The paper defines sustainability using the Brundtland definition and the UN Sustainable Development Goals (SDGs). It distinguishes two core dimensions: environmental sustainability, focused on maintaining natural capital so future generations can meet their needs; and social sustainability, centred on respecting human rights and progressing societal goals such as equity, health and inclusion. Natural capital is identified as critically depleted due to climate change, biodiversity loss and resource overuse, reflecting systemic market failures and externalities. Intellectual and manufactured capital are generally cumulative and less central to sustainability concerns, while human and social issues are better understood through a rights-based lens rather than capital maintenance.
The corporation in a sustainable economy
Corporations have a dual role in sustainability. They generate goods, services, employment and tax revenues, making financial viability and profitability necessary conditions for societal wellbeing. However, corporate activity often imposes external costs on society and future generations. The paper argues that sustainability places three demands on corporations: continued economic value creation; avoidance of natural capital depletion; and contribution to societal progress aligned with the SDGs. These demands can conflict, as private economic incentives do not reliably internalise environmental and social costs.
Information for investors: Financial accounting and sustainability-related financial disclosure
Financial accounting focuses on historical performance and capital maintenance and provides limited insight into future sustainability-related risks and opportunities. Sustainability-related financial disclosure addresses this gap by reporting on governance, strategy, risk management, metrics and targets relevant to financial prospects. Such disclosures are forward-looking, include resources beyond those controlled by the entity, and rely heavily on non-monetary indicators, such as greenhouse gas emissions, as proxies for financial risk. The paper highlights that these disclosures are more judgement-based and heterogeneous than financial statements, but remain material to investor decision-making.

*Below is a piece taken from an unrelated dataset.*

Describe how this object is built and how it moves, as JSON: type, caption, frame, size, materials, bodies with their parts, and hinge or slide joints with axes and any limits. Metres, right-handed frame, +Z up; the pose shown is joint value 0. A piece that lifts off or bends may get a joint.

Is reporting to investors sufficient?
The paper challenges the assumption that investor-focused reporting alone can deliver sustainability outcomes. It distinguishes between dependency, which considers how sustainability issues affect corporate financial performance, and impact, which examines how corporate activities affect people and the environment. While impacts can feed back into financial risk, many external costs do not. Long-term evidence shows a strong correlation between economic growth and rising atmospheric CO₂ concentrations, indicating that market incentives have historically favoured growth alongside natural capital depletion. Sector examples, including livestock and beef production, demonstrate severe environmental impacts coexisting with sustained profitability. The paper concludes that investor interests are not fully aligned with societal interests, even over long time horizons.

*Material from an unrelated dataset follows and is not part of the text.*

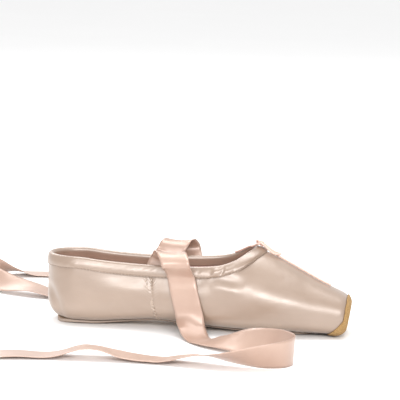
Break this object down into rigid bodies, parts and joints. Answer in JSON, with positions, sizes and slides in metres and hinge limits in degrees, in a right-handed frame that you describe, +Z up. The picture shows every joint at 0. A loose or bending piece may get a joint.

Implications for standard setting
Because sustainability-related financial disclosure meets only a subset of societal information needs, the paper argues for complementary impact reporting. Investor-oriented reporting filters information through business relevance and financial materiality, excluding many impacts that matter to other stakeholders. Impact reporting, grounded in public policy objectives, science-based targets and the SDGs, is better suited to address market failures and inform government action. Mandatory standards are justified to ensure comparability, reduce selective disclosure and limit greenwashing. The paper suggests thematic standards for impacts and industry-based standards for investor-focused disclosures.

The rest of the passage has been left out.